His Death Eaters, crawling forward to pay their homage, "murmer"
their obeisance. It's a peculiar word choice, that. "Murmered" has
somewhat sexualized connotations. Later on in this scene, the DEs
will appear simply terrified but here, in their first appearance,
they come across as more...well, transported, really. Transported by
a kind of submissive ecstacy.
And then there's Voldemort's *thing* with Harry. That single-
fingered stroke on the cheek. That comment about Harry's father
facing him "straight-backed and proud." (Gee. He hardly paid that
much attention to how Harry's *mother* died, did he? Far less her
*posture* at the time.) And what I think must be one of the most
disturbing lines in the entire series:
"'A little break,' said Voldemort, the slit-like nostrils dilating
with excitement, "a little pause...'"
Nostrils dilating with *excitment?*
Um. Yeah. Look. I've just written and then erased three separate
attempts at this paragraph, trying desperately to avoid getting too
vulgar here, and I'm just not having very much luck with it. So, uh,
can we just leave the question of *who* precisely might really be the
one in need of a "little break" at this point in the duel as read,
then, and move on?
It's some seriously disturbing language, this. Genre villains are
nearly always sadistic, that's de trope, but it's really quite rare
to find their sadism marked so very blatantly as sexual. To come
across it in a series marketed for children borders on the downright
shocking.
> This list is not complete. I could add quite a bit more if I
> wanted, but I think that's enough for now.
Ah, yes. Restraint. That's a virtue, I'm told. Sadly, it's not
one that I've ever quite mastered, myself.

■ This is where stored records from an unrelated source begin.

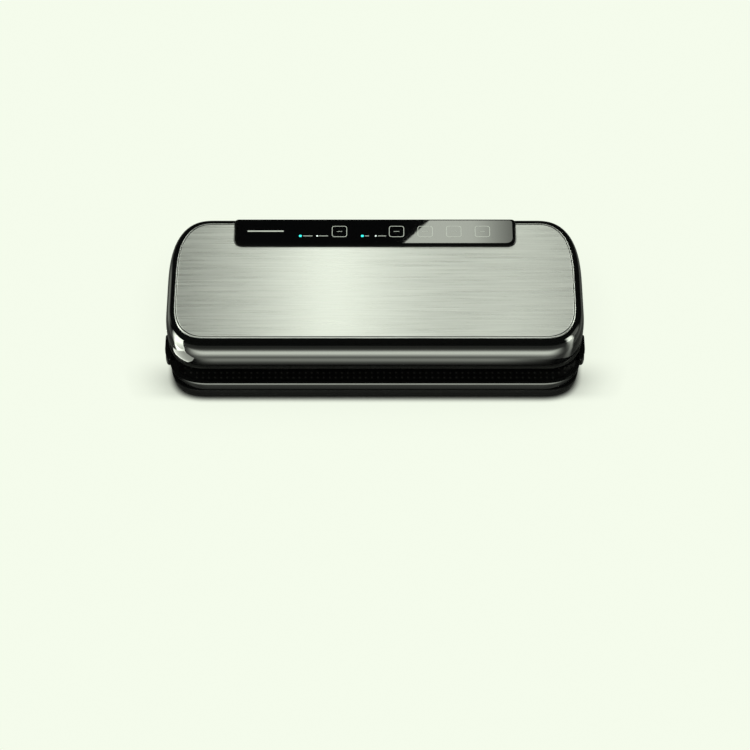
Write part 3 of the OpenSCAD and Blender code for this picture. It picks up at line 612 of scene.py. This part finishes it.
deck_profile = [(-1.0, SPLIT_Z), (-0.9, 13.9), (-0.9, 14.5), (-0.95, 17.5), (-1.0, 20.2),
                (-1.15, 21.2), (-1.4, 22.1), (-1.6, 22.5), (-1.9, 22.62), (-2.4, 22.57)]


def between(a, b, k):
    """An outline part of the way from one to another."""
    if isinstance(a, tuple):
        return tuple(between(p, q, k) for p, q in zip(a, b))
    return a + (b - a) * k


deck_shell = loft(
    [at(outline(between(BASE, BASE_TOP, (z - SPLIT_Z) / (RIM_Z - SPLIT_Z)), t), z)
     for t, z in curve(deck_profile, 3)] + rings(DECK, [(0, DECK_Z)]))
hook_hole = box((167.9, -47.4, 20), (174.9, -34.6, 25))
ears = []
for x0, x1 in ((108, 114), (136, 142)):
    ears += [rod("x", x0, x1, (0, *HINGE), 4.5), box((x0, 75, 18), (x1, 84, 28.5))]
ears += [box((106, 76, 14.6), (144, 84, 23.9))]
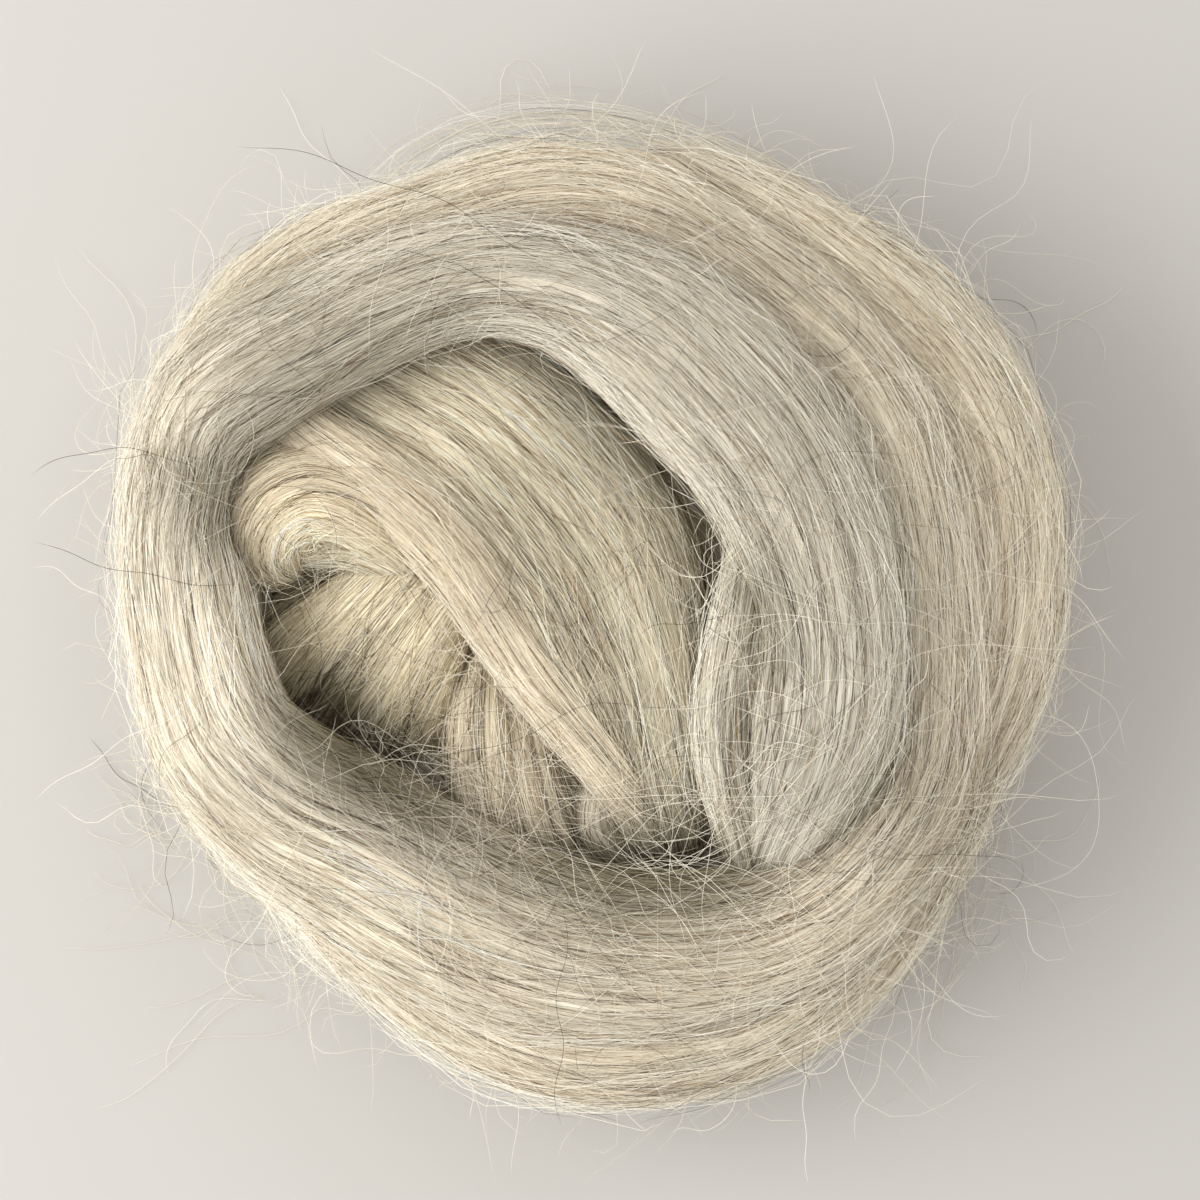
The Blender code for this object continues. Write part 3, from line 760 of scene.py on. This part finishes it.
def wool_light(places):
    """How light the wool is at rows of places, after the patches of darker wool."""
    light = np.ones(places.shape[:2])
    for x, y, radius, darker in DARK_WOOL:
        away = np.hypot(places[:, :, 0] - x, places[:, :, 1] - y) / radius
        light *= 1 - darker * np.exp(-away ** 2)
    return light


def coat_tone(coat, share):
    """The colour that a stretch's coat is multiplied by, at a share of its length."""
    share = share[:, None] ** TINT_POWER
    return np.array(coat[4]) * (1 - share) + np.array(coat[5]) * share


def store_tint(item, colours):
    """Give each point of a mesh its own colour."""
    rgba = np.ones((len(colours), 4))
    rgba[:, :3] = np.clip(colours, 0.0, TINT_LIMIT)
    tint = item.data.color_attributes.new(name="tint", type="FLOAT_COLOR", domain="POINT")
    tint.data.foreach_set("color", rgba.astype(np.float32).ravel())


def strand_body(stretch, coat, material):
    """The closed body of one stretch, with its tint and a map of distances along and round it."""
    count, around = stretch.points.shape[:2]
    index, after, quads = grid_faces(count, around)
    first, last = count * around, count * around + 1
    vertices = np.vstack([stretch.points.reshape(-1, 3), stretch.run[[0, -1], :3]]) * MM
    start_cap = np.stack([after[0], index[0], np.full(around, first)], axis=-1)
    end_cap = np.stack([index[-1], after[-1], np.full(around, last)], axis=-1)
    caps = np.vstack([start_cap, end_cap])
    item, loops = mesh_object("wool_" + stretch.name, vertices, quads, caps)

    tone = coat_tone(coat, stretch.distance / stretch.length)
    colours = wool_light(stretch.points)[:, :, None] * tone[:, None, :]
    store_tint(item, np.vstack([colours.reshape(-1, 3), tone[[0, -1]]]))

    girth = max(stretch.perimeter)
    along = np.repeat(stretch.distance, around)
    round_ = np.tile(np.arange(around) / around, count) * girth
    along = np.append(along, [0.0, stretch.length])
    round_ = np.append(round_, [0.0, 0.0])
    place = np.stack([along, round_], axis=-1)
    corners = place[loops].reshape(-1, 2)
    quad_corners = corners[:len(quads) * 4].reshape(-1, 4, 2)
    wraps = np.ptp(quad_corners[:, :, 1], axis=1) > girth / 2
    low = quad_corners[:, :, 1] < girth / 2
    quad_corners[:, :, 1] += np.where(wraps[:, None] & low, girth, 0.0)
    layer = item.data.uv_layers.new(name="flow")
    layer.data.foreach_set("uv", (corners * MM).astype(np.float32).ravel())
    add_piece(item, material)


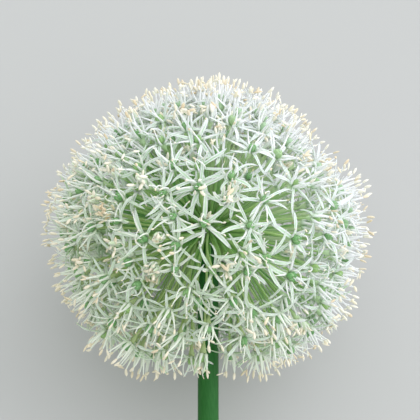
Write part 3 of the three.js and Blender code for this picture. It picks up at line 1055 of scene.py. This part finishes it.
def soft_light():
    """A room that is bright and cool towards the upper right of the picture and warm and dimmer across from
    it, a large key lamp on the bright side and a weak warm one across from it"""
    world = bpy.data.worlds.new("soft_room")
    world.use_nodes = True
    nodes = world.node_tree.nodes
    links = world.node_tree.links
    slope = nodes.new("ShaderNodeVectorMath")
    slope.operation = "DOT_PRODUCT"
    slope.inputs[1].default_value = BRIGHT_SIDE
    links.new(nodes.new("ShaderNodeTexCoord").outputs["Generated"], slope.inputs[0])
    share = nodes.new("ShaderNodeMapRange")
    share.inputs["From Min"].default_value = -1.0
    links.new(slope.outputs["Value"], share.inputs["Value"])
    tint = nodes.new("ShaderNodeMix")
    tint.data_type = "RGBA"
    tint.inputs["A"].default_value = ROOM_WARM
    tint.inputs["B"].default_value = ROOM_COOL
    links.new(share.outputs["Result"], tint.inputs["Factor"])
    links.new(tint.outputs["Result"], nodes["Background"].inputs["Color"])
    bpy.context.scene.world = world
    for name, settings in LAMPS.items():
        area_light(name, *settings)
    view = bpy.context.scene.view_settings
    view.view_transform = "Standard"
    view.gamma = VIEW_GAMMA


def photo_camera():
    """It looks at right angles to the stem from above, from the photo's distance"""
    upwards = HEAD_TURN @ CROWNWARDS
    outwards = Vector((1, 0, 0)).cross(upwards)
    target = Vector((VIEW_RIGHT, HEAD_CENTRE.y, HEAD_CENTRE.z)) + upwards * VIEW_UP
    data = bpy.data.cameras.new("camera")
    data.sensor_width = SENSOR
    data.lens = SENSOR * CAMERA_DISTANCE / (PHOTO_SIDE * PIXEL)
    camera = bpy.data.objects.new("camera", data)
    camera.location = target + outwards * CAMERA_DISTANCE
    camera.rotation_mode = "QUATERNION"
    camera.rotation_quaternion = (-outwards).to_track_quat("-Z", "Y")
    data.clip_start = NEAREST_SEEN
    data.clip_end = FARTHEST_SEEN
    bpy.context.scene.collection.objects.link(camera)
    bpy.context.scene.camera = camera


photo_camera()
soft_light()
plain_floor()
stations = floret_stations()
petals = petal_white()
for name, first, seed in (("outer_tepals", 0.0, ORGAN_SEED), ("inner_tepals", 1.0, INNER_TEPAL_SEED)):
    grown(name, stations, tepal_tree(petals, name, first, seed), "petal_white", "florets")
grown("filaments", stations, filament_tree(thread_white("filament_white")), "petal_white", "florets")
grown("anthers", stations, anther_tree(anther_cream()), "petal_white", "florets")
grown("ovaries", stations, ovary_tree(ovary_green()), "stalk_green", "stalks")
grown("styles", stations, style_tree(thread_white("style_white")), "stalk_green", "stalks")
grown("stalk_bundle", stations, stalk_tree(stalk_green()), "stalk_green", "stalks")
receptacle(receptacle_green())
stem_skin(stem_green())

> Personally, I think J.K.R. is a closet slasher. ;) But that's just
> my opinion.
Do you think so?
I'm actually made uneasy by the conflation of homoeroticism,
effeminacy and sadism in these depictions. Yeah, yeah. I know, I
know. It's just standard genre convention. It's hardly restricted
to the HP books. It's everywhere. It's just plain inescapable.
But it's not a genre convention that I've ever much cared for,
myself. It often strikes me as uncomfortably homophobic.